# Understanding Positional Encoding

In [16]:
import torch
import torch.nn as nn

max_sequence_length = 10
d_model = 512

> Indexes (0 ~ max_sequence_length) of each word is transformed into a sinusoid, because:
1. bounds output by [-1, 1]
2. generates unique sinusoid for each position
3. is easy to compute, so easy to extrapolate to larger sequences

In [17]:
# Using Positional Encoding formula
# Both 2i and 2i+1 use the same position / denominator value
two_i = torch.arange(0, d_model, 2).float()
denominator = torch.pow(10000, two_i / d_model)
position = torch.arange(max_sequence_length, dtype=torch.float).reshape(max_sequence_length, 1)
# Split the cases
even_PE = torch.sin(position / denominator)
odd_PE = torch.cos(position / denominator)
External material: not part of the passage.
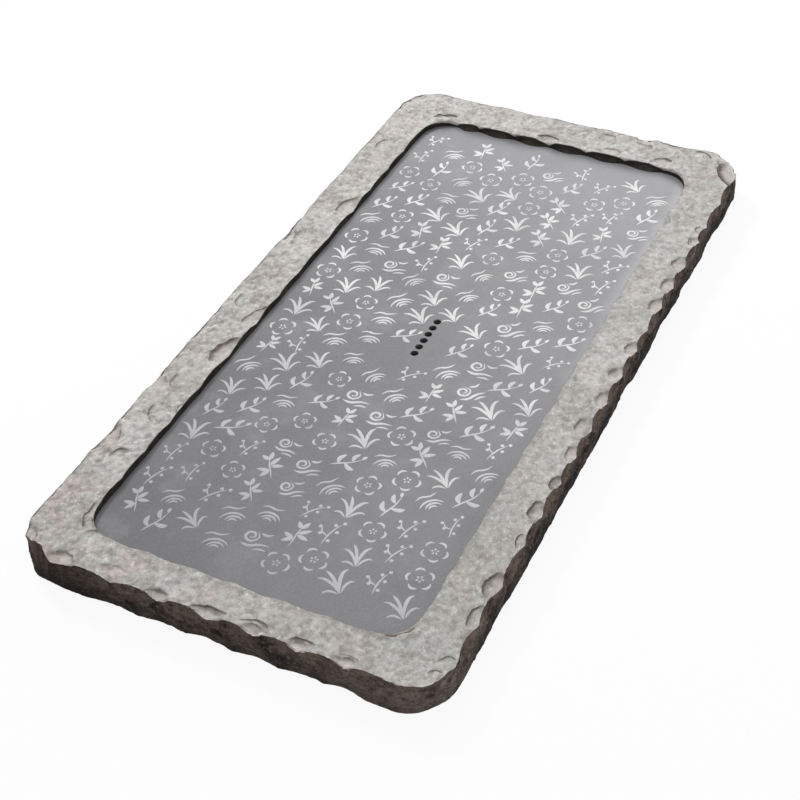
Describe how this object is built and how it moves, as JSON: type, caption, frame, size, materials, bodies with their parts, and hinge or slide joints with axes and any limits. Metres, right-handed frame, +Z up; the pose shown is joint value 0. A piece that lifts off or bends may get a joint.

> Combine even and odd Positional Encodings

In [18]:
stacked = torch.stack([even_PE, odd_PE], dim=2)
PE = torch.flatten(stacked, start_dim=1, end_dim=2)

# Class Representation

In [14]:
import torch
import torch.nn as nn

class PositionalEncoding(nn.Module):
    def __init__(self, d_model, max_sequence_length):
        super().__init__()
        self.max_sequence_length = max_sequence_length
        self.d_model = d_model

    def forward(self):
        # Using Positional Encoding formula
        # Both 2i and 2i+1 use the same position / denominator value
        two_i = torch.arange(0, d_model, 2).float()
        denominator = torch.pow(10000, two_i / d_model)
        position = torch.arange(max_sequence_length, dtype=torch.float).reshape(max_sequence_length, 1)
        # Split the cases
        even_PE = torch.sin(position / denominator)
        odd_PE = torch.cos(position / denominator)
        # Combine even and odd Positional Encodings
        stacked = torch.stack([even_PE, odd_PE], dim=2)
        PE = torch.flatten(stacked, start_dim=1, end_dim=2)
        return PE